O maior número de consultas tem sido feito por pessoas a partir dos 55 anos, em ambos os municípios, embora essa tendência seja ainda mais acentuada em VRSA, onde os utentes de mais idade representam 59% do total, contra 54,9% em Olhão.
António Miguel Pina, presidente da Câmara de Olhão, defende que as 2216 consultas já feitas nos dois concelhos e as mais de 80 cirurgias «revelam a fraca qualidade da saúde que existe no Algarve. Espero que o ministro da Saúde o reconheça e que ajude os olhanenses e os algarvios. Porque a estas pessoas, sem posses e sem saúde, só resta mesmo o apoio de proximidade das autarquias».

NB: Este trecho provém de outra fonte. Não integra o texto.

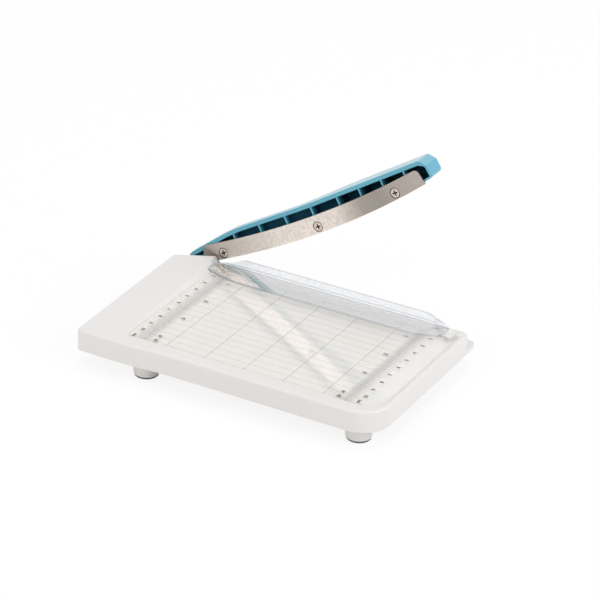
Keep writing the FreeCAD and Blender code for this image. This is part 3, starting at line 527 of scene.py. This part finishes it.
arm_paint = Paint("arm_styrene")
station, height, depth = along_arm(arm_paint)
below_middle = LOW_WALL_MIDDLE - height
off_belly = station - BELLY_STATION
above_low_wall = off_belly * off_belly + below_middle * below_middle < LOW_WALL_RADIUS ** 2
arm_top = ROOT_TOP + HEEL_RISE * (station / HEEL_END).clamped() \
    + GRIP_RISE * ((station - GRIP_START) / GRIP_RUN).clamped() \
    - CHAMFER_DROP * ((station - CHAMFER_START) / CHAMFER_RUN).clamped()
facing_x, facing_back, facing_z = arm_paint.facing()
facing_tip = facing_x * math.cos(ARM_TURN) + facing_z * math.sin(ARM_TURN)
facing_top = facing_z * math.cos(ARM_TURN) - facing_x * math.sin(ARM_TURN)
# Painted shade on the front of the hub below the blade's heel.
hub_painted_shade = (station < HUB_END) * (height < HUB_SHADE_TOP) * (depth < HUB_FRONT) \
    * (facing_back < -0.5)
inside = (depth > CAVITY_FRONT) * (facing_back < 0.3) * above_low_wall \
    * between(station, 0, CAVITY_END) * (height < arm_top - CAVITY_MARGIN)
# Painted light on the ribs' faces towards the tip, fading with depth into the cavity.
painted_rib_light = (facing_tip > 0.5) * (1 - (depth - RIB_FRONT) / RIB_DEPTH).clamped()
arm_drift = arm_paint.noise(14, detail=3)
arm_grain = arm_paint.noise(2400)
moulded = arm_paint.mix(arm_drift, tone(98, 172, 194), tone(90, 165, 188))
# Painted highlight: a paler colour on the faces that look up across the arm.
painted_top_highlight = 0.3 * ((facing_top - 0.5) / 0.45).clamped()
outer = arm_paint.mix(painted_top_highlight, moulded, tone(206, 220, 226))
# Painted shade in the cavity, lighter on the ribs' faces near the opening as painted light.
cavity_shade_and_light = arm_paint.mix(painted_rib_light * painted_rib_light, tone(0, 66, 88), tone(70, 172, 204))
dress("arm_handle", arm_paint.surface({
    "Base Color": arm_paint.mix((inside + 0.8 * hub_painted_shade).clamped(), outer, cavity_shade_and_light),
    "Roughness": 0.3 + 0.08 * (arm_grain - 0.5) + 0.5 * inside,
    "Specular IOR Level": 0.3,
    "Coat Weight": 0.4 * (1 - inside),
    "Coat Roughness": 0.12,
    "Normal": arm_paint.bump(arm_grain, depth=0.02, strength=0.25),
}))


# Blade and its screws.
# A curved strip of spring steel, satin ground on its front and sharpened from the rear, with a
# painted reflection along it. Three countersunk plated screws hold it to the arm; their recesses
# and the gaps round them are painted dark, a painted shade.

BLADE_REACH = 180
CLOUD_DRIFT = 16
RECESS_START = 0.3

blade_paint = Paint("blade_steel")
station = along_arm(blade_paint)[0]
blade_marks = blade_paint.noise(1400, detail=4, stretch=(1, 1, 0.25), roughness=0.6)
blade_cloud = blade_paint.noise(60, detail=3)
blade_speckle = blade_paint.noise(480, detail=3)
# Painted reflection: a band of colour along the blade, brightest near its middle and darker towards
# its ends.
reflection_place = (station + CLOUD_DRIFT * (blade_cloud - 0.5)) / BLADE_REACH
painted_reflection = blade_paint.node("ShaderNodeValToRGB", {"Fac": reflection_place}, stops=[
    (0.0, tone(152, 146, 139)), (0.08, tone(184, 177, 169)), (0.18, tone(214, 205, 197)),
    (0.34, tone(244, 237, 231)), (0.6, tone(240, 232, 226)), (0.7, tone(172, 166, 160)),
    (0.76, tone(160, 154, 148)), (0.86, tone(176, 169, 162)), (1.0, tone(190, 183, 176))])
speckled = (0.15 * blade_marks + 0.9 * (blade_speckle - 0.38)).clamped()
blade_face = blade_paint.mix(speckled, painted_reflection, tone(158, 150, 143))
# Painted shade on the countersinks round the blade's screws.
countersink_shade = between(blade_paint.facing()[1], -0.97, -0.3)
dress("blade", blade_paint.surface({
    "Base Color": blade_paint.mix(countersink_shade, blade_face, tone(52, 48, 45)),
    "Metallic": 1.0,
    "Roughness": 0.32 + 0.15 * (blade_marks - 0.5),
    "Normal": blade_paint.bump(blade_marks, depth=0.01, strength=0.3),
}))

head_paint = Paint("blade_screw_plating")
# Painted shade: every part of a screw deeper than its head's face is dark.
recess_shade = along_arm(head_paint)[2] > RECESS_START
head_wear = head_paint.noise(900, detail=3)
head_face = head_paint.mix(head_wear, tone(224, 213, 203), tone(198, 187, 177))
dress("blade_screws", head_paint.surface({
    "Base Color": head_paint.mix(recess_shade, head_face, tone(30, 27, 25)),
    "Metallic": 1.0,
    "Roughness": 0.26 + 0.2 * (head_wear - 0.5),
    "Normal": head_paint.bump(head_wear, depth=0.01, strength=0.3),
}))


# Stage.
# Pale floor that keeps a soft shadow and looks white to the camera, even white light from all
# round, and three square soft lamps: above, in front and at the right.

FLOOR_REACH = 6.0
FLOOR_WHITE = 0.86
ROOM_LIGHT = 0.62


def light_rays(paint):
    """Rays that see the background itself: from the camera, off gloss and through clear plastic."""
    path = paint.node("ShaderNodeLightPath")
    outputs = path.socket.node.outputs
    return [Shade(paint, outputs[name])
            for name in ("Is Camera Ray", "Is Glossy Ray", "Is Transmission Ray")]


def softbox(name, place, aim, size, watts, colour=(1, 1, 1)):
    """Square soft lamp that looks at a point."""
    data = bpy.data.lights.new(name, "AREA")
    data.size = size
    data.energy = watts
    data.color = colour
    lamp = bpy.data.objects.new(name, data)
    lamp.location = place
    lamp.rotation_euler = (Vector(aim) - Vector(place)).to_track_quat("-Z", "Y").to_euler()
    bpy.context.scene.collection.objects.link(lamp)


floor_mesh = bpy.data.meshes.new("floor")
floor_mesh.from_pydata([(-FLOOR_REACH, -FLOOR_REACH, 0), (FLOOR_REACH, -FLOOR_REACH, 0),
                        (FLOOR_REACH, FLOOR_REACH, 0), (-FLOOR_REACH, FLOOR_REACH, 0)],
                       [], [(0, 1, 2, 3)])
floor = bpy.data.objects.new("floor", floor_mesh)
bpy.context.scene.collection.objects.link(floor)
floor_paint = Paint("floor_white")
white = floor_paint.node("ShaderNodeEmission", {"Color": (1, 1, 1, 1), "Strength": 1.0})
seen = sum(light_rays(floor_paint), 0.0).clamped()
floor_paint.show(floor_paint.layer(FLOOR_WHITE * seen, floor_paint.matt((0.92, 0.92, 0.92, 1)),
                                   white))
floor_mesh.materials.append(floor_paint.block)

sky = Paint("studio", bpy.data.worlds)
strength = ROOM_LIGHT
for ray in light_rays(sky):
    strength = ray.math("MAXIMUM", ray, strength)
sky.show(sky.node("ShaderNodeBackground", {"Color": (1, 1, 1, 1), "Strength": strength}),
         kind="ShaderNodeOutputWorld")
bpy.context.scene.world = sky.block

softbox("lamp_above", (-0.2, 0.4, 1.6), (0, 0, 0), size=1.2, watts=8.0)
softbox("lamp_front", (-0.4, -1.6, 0.8), (0, 0, 0.03), size=1.0, watts=8.2,
        colour=(1, 0.945, 0.905))
softbox("lamp_right", (1.6, 0.1, 0.9), (0, 0, 0.03), size=1.0, watts=13.0)


# Camera.
# The photograph's view: a long lens in front of the table, to its right and above it, and
# turned a little about its own axis.

AZIMUTH, ELEVATION, ROLL = (math.radians(angle) for angle in (28.142, 27.679, 2.172))
CAMERA_PLACE = (0.69314, -1.27243, 0.79881)
HALF_PIXEL = 0.5 / 600

level = Vector((math.cos(AZIMUTH), math.sin(AZIMUTH), 0))
back = Vector((math.sin(AZIMUTH) * math.cos(ELEVATION), -math.cos(AZIMUTH) * math.cos(ELEVATION),
               math.sin(ELEVATION)))
upward = back.cross(level)
right = level * math.cos(ROLL) + upward * math.sin(ROLL)
up = upward * math.cos(ROLL) - level * math.sin(ROLL)
camera_data = bpy.data.cameras.new("camera")
camera_data.sensor_width = 36
camera_data.lens = 171.32
camera_data.shift_x = -HALF_PIXEL
camera_data.shift_y = HALF_PIXEL
camera = bpy.data.objects.new("camera", camera_data)
bpy.context.scene.collection.objects.link(camera)
camera.matrix_world = Matrix.Translation(CAMERA_PLACE) \
    @ Matrix((right, up, back)).transposed().to_4x4()
bpy.context.scene.camera = camera
bpy.context.scene.view_settings.view_transform = "Standard"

Luís Gomes, por seu lado, salienta a sua já longa luta contra os deficientes serviços de oftalmologia no Algarve, recordando que os antecedentes deste programa começaram com «as 300 pessoas que levámos a Cuba desde 2007, devido a termos verificado, o que era público, que o prazo médio para uma consulta no SNS era de 4 anos e para uma operação era de 6 a 8 anos».
Mesmo hoje, sublinha, «o Centro Hospitalar do Algarve não tem quase oftalmologistas suficientes para darem cobertura às necessidades das pessoas», por isso «criámos este programa para democratizar este acesso à oftalmologia, que significa o acesso à visão», porque a «oftalmologia é uma especialidade privada em Portugal» e «hoje há mais pessoas que não têm meios para ir a uma consulta de oftalmologia privada, por força da crise económica».
Mas o programa não se fica apenas pelas consultas, também avança para a terapia. «O que aparece mais são as cirurgias às cataratas, mas também temos feito bastante na prevenção de algumas patologias oftalmológicas. Como as pessoas não têm dinheiro para pagar do seu bolso uma consulta, se não fosse este projeto havia muitas que nem chegavam a saber das suas doenças até ser demasiado tarde», diz Luís Gomes.
Em que casos? «Por exemplo, o glaucoma. Há uma percentagem grande de pacientes que têm um conjunto de patologias, como o glaucoma, que pode provocar a cegueira, mas, como não havia rastreios, muito menos consultas, as pessoas iam cegando sem saber porquê».
Através deste programa, «temos um tratamento personalizado, que visa pôr o ser humano em primeiro lugar». Um programa em que os municípios, «mesmo sem terem capacidade financeira, têm que substituir as funções que são do Estado». E os utentes agradecem.